Es war schon mehr als Parodie: ein Anti-Drogen-Event, bei dem einige der berüchtigtsten Drogenstaubsauger des Musikgeschäfts auftraten. Und für ein sogenanntes Friedensfestival herrschte backstage äußerst wenig Harmonie. Mötley CrüeMötley CrüeMötley Crüe fühlten sich von McGhee hintergangen, nachdem er sich für Bon Jovi als Headliner entschieden hatte. McGhee wollte die Gemüter beruhigen und versicherte ihnen, dass Bon Jovi bei ihrem Auftritt am zweiten Abend auf spektakuläre Bühnentricks verzichten würden – vor allem Pyrotechnik. Doch das war eine Lüge. Zu Beginn des Sets wurde Jon von Spotlights beleuchtet, als er von einem Bereich in der Mitte der Arena entlang eines Spaliers aus russischen Soldaten auf die Bühne ging.

Als die Band dann die ersten Töne von ›Lay Your Hands On Me‹ anstimmte, dem Opener von NEW JERSEY, brach ein Feuerwerk aus, als sei es der 4. Juli. Augenblicke später wurde McGhee am Bühnenrand mit einem einzigen Kinnhaken von Crüe-Drummer Tommy Lee KO geschlagen. Nach der Show debattierten die Mitglieder von Bon Jovi über einen Gegenschlag, doch letztlich waren es David Bryan und Tico Torries, die Danny Francis auseinander bringen musste, als sie in einem Hotelzimmer aneinander gerieten, so betrunken, dass sie gar nicht mehr wussten, wie der Streit begonnen hatte.

Die Tour ging weiter und weiter.
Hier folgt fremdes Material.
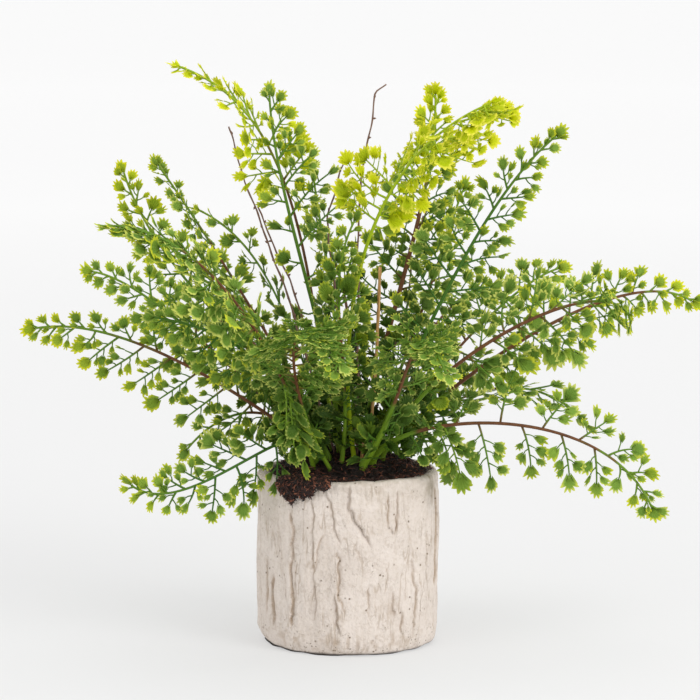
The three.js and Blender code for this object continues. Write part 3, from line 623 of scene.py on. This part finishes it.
def addLeaflet(heap, rng, place, out, normal, size, kind, look):
    form = fans[kind][rng.integers(len(fans[kind]))]
    out = unit(out)
    x, y, z = place
    # inner: how deep in the bush the leaflet sits, used for painted shade
    inner = math.exp(-(x * x + (y - 20) ** 2) / core["wide"] ** 2 - ((z - core["middle"]) / core["tall"]) ** 2)
    across = unit(np.cross(out, turned(normal, out, rng.normal(0, look["roll"]))))
    facing = np.cross(across, out)
    shape = form["points"] - (0, fan["seat"], 0)
    shape[:, 0] *= rng.uniform(0.86, 1.12)
    curl, cup, lean = rng.uniform(-0.12, 0.3), rng.uniform(-0.3, 0.42), rng.normal(0, 0.07)
    shape[:, 2] += cup * shape[:, 0] ** 2 - curl * shape[:, 1] ** 2
    shape[:, 0] += lean * shape[:, 1] ** 2
    points = place + size * (
        shape[:, :1] * across + shape[:, 1:2] * out + shape[:, 2:] * facing
    )
    # painted shade: deeper leaflets get a darker tone and a narrower pale edge
    pour(
        heap, points, form["faces"], 0,
        edge=form["edge"] * look["rim"] * (1 - 0.5 * inner), vein=form["vein"], inner=inner,
        tone=(0.42 + 0.5 * rng.random()) * look["tone"] * (1 - 0.5 * inner),
        lime=np.clip(look["lime"] + min(rng.normal(0, 0.12), 0.14), 0, 1), brown=0.0,
    )


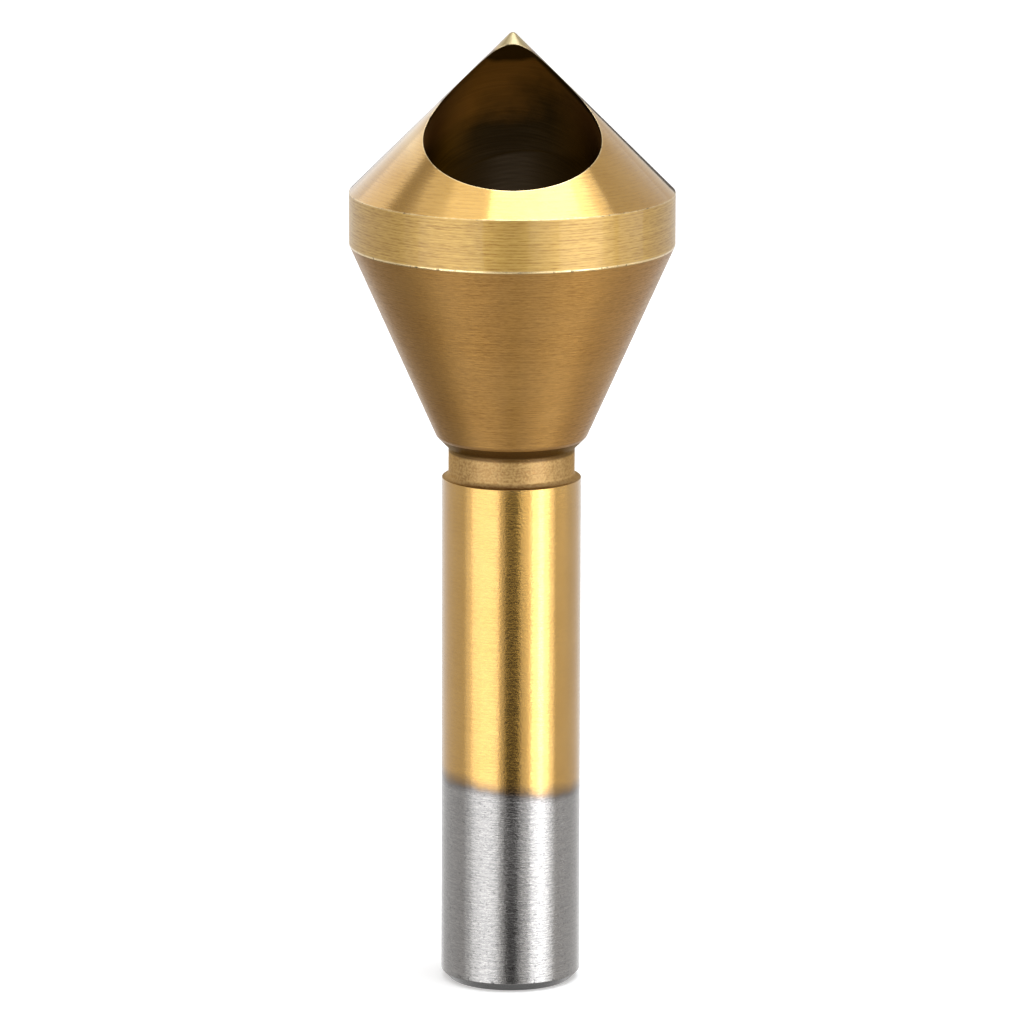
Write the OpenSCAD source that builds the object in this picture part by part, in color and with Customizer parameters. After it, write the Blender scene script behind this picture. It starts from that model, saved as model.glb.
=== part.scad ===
// Countersink bit with one slanted chip hole, turned from one bar of steel.
// It stands along +Z on the flat end of its shank, with the cutting point on top.
// The chip hole opens at the front, on the -Y side. Millimetres and degrees.

/* [Shank] */
// Diameter of the shank, where the chuck grips
shank_d = 12; // [12:0.25:14]
// Length of the shank, from its flat end to the shoulder under the neck
shank_len = 44.5; // [30:0.5:80]
// Width of the 45 degree chamfer round the end of the shank
shank_chamfer = 0.75; // [0.3:0.05:1.5]

/* [Neck] */
// Diameter of the relief neck between the shank and the head
neck_d = 10.9; // [9:0.1:10.9]
// Length of the neck, from the shoulder to the underside of the collar
neck_len = 2.6; // [1.5:0.1:8]
// Radius of the fillet at the root of the neck, against the shoulder
neck_fillet = 0.5; // [0.2:0.05:0.5]
// Radius of the fillet at the top of the neck, under the collar
collar_fillet = 0.3; // [0.1:0.05:0.6]

/* [Head] */
// Diameter of the head over its cylindrical land
head_d = 28; // [26.5:0.5:32]
// Height of the cylindrical land
land_h = 4.5; // [3.5:0.25:9]
// Radius of the broken edge between the land and the back taper
land_round = 0.15; // [0.05:0.05:0.5]
// Height of the back taper, from the collar up to the land
taper_len = 16.75; // [16:0.25:26]
// Diameter of the collar where the back taper ends
collar_d = 13; // [12.5:0.1:14]
// Angle between the underside of the collar and the tool's axis
collar_angle = 45; // [30:5:60]
// Radius that rounds the corner of the collar
collar_round = 0.8; // [0.2:0.1:1.5]

/* [Cutting cone] */
// Included angle of the cutting cone
cone_angle = 90; // [82:1:100]
// Radius of the rounded point
point_round = 0.25; // [0.1:0.05:0.4]

/* [Chip hole] */
// Diameter of the chip hole
chip_hole_d = 15.2; // [12:0.2:15.8]
// Height of the solid point that is left above the chip hole
point_h = 1.05; // [0.7:0.05:1.3]
// How much steeper the chip hole runs than the far side of the cutting cone
chip_hole_dip = 3; // [1:0.5:6]

/* [Hidden] */
$fn = 144;

shank_r = shank_d / 2;
neck_r = neck_d / 2;
head_r = head_d / 2;
collar_r = collar_d / 2;
half_cone = cone_angle / 2;

// Heights along the axis, from the flat end of the shank up
neck_top_z = shank_len + neck_len;
collar_z = neck_top_z + (collar_r - neck_r) / tan(collar_angle);
land_z = collar_z + taper_len;
cone_z = land_z + land_h;
apex_z = cone_z + head_r / tan(half_cone);

// Corners of the half section as [radius, height], in order up the tool
end_face = [shank_r - shank_chamfer, 0];
end_corner = [shank_r, shank_chamfer];
shoulder = [shank_r, shank_len];
neck_root = [neck_r, shank_len];
neck_top = [neck_r, neck_top_z];
collar = [collar_r, collar_z];
land_foot = [head_r, land_z];
land_head = [head_r, cone_z];
apex = [0, apex_z];
land_head_far_side = [-head_r, cone_z];

// The chip hole's ceiling starts point_h below the apex, on the front of the cone
chip_hole_tilt = half_cone - chip_hole_dip;
ceiling_y = -point_h * tan(half_cone);
ceiling_z = apex_z - point_h;
chip_hole_len = 3 * head_d;

function unit(v) = v / norm(v);

// The sliver between a corner and the arc that rounds it. Taken away it rounds an
// outer corner, and added it fills an inner one. It reaches past the corner as far
// as the arc's centre lies in front of it, so none of its sides lies on the section's.
module corner_sliver(before, corner, after, radius) {
    to_before = unit(before - corner);
    to_after = unit(after - corner);
    half_angle = acos(to_before * to_after) / 2;
    touch = radius / tan(half_angle);
    centre = corner + unit(to_before + to_after) * radius / sin(half_angle);
    first_touch = corner + to_before * touch;
    last_touch = corner + to_after * touch;
    difference() {
        polygon([
            centre,
            2 * last_touch - centre,
            2 * corner - centre,
            2 * first_touch - centre
        ]);
        translate(centre) circle(radius);
    }
}

// Half section of the bar with all its corners sharp
module sharp_section() {
    polygon([
        [0, 0],
        end_face,
        end_corner,
        shoulder,
        neck_root,
        neck_top,
        collar,
        land_foot,
        land_head,
        apex
    ]);
}

// Half section as it leaves the lathe. The shoulder and the edge between the land
// and the cone stay sharp.
module turned_section() {
    difference() {
        union() {
            sharp_section();
            corner_sliver(shoulder, neck_root, neck_top, neck_fillet);
            corner_sliver(neck_root, neck_top, collar, collar_fillet);
        }
        corner_sliver(neck_top, collar, land_foot, collar_round);
        corner_sliver(collar, land_foot, land_head, land_round);
        corner_sliver(land_head, apex, land_head_far_side, point_round);
    }
}

// The bore for the chips. It slants down from the front of the cone to the back
// taper, and its edge on the cone is the cutting edge.
module chip_hole() {
    translate([0, ceiling_y, ceiling_z])
        rotate([chip_hole_tilt, 0, 0])
            translate([0, -chip_hole_d / 2, 0])
                cylinder(h = chip_hole_len, d = chip_hole_d, center = true);
}

module countersink_bit() {
    color("goldenrod")
        difference() {
            rotate_extrude() turned_section();
            chip_hole();
        }
}

countersink_bit();
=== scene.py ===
import math

import bpy
import numpy as np
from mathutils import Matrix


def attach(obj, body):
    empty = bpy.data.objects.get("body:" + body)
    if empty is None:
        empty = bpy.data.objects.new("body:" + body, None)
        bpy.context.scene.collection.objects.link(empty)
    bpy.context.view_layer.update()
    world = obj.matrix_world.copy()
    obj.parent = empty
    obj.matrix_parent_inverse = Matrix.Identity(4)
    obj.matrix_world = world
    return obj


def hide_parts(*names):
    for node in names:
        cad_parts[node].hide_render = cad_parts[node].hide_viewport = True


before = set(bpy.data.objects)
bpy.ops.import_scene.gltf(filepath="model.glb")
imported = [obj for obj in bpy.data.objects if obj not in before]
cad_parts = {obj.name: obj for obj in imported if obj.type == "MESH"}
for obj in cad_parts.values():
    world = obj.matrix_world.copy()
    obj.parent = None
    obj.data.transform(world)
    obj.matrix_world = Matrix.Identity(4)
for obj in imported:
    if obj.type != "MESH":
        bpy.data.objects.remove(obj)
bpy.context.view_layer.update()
print("frame loaded:", ", ".join(sorted(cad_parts)))

millimetre = 0.001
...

Nach Moskau kam ein weiteres riesiges Open Air in Großbritannien in der Milton Keynes Bowl am 19. August, dann eine zweite Runde durch Nordamerika und schließlich noch Australien und Neuseeland. Erst Ende November konnte die Band endlich Pause machen. Und in einem abgeschotteten Hotel an der Küste des australischen Great Barrier Reef machten sie tagelang Party. Sie nannten es die „verlorene Woche“.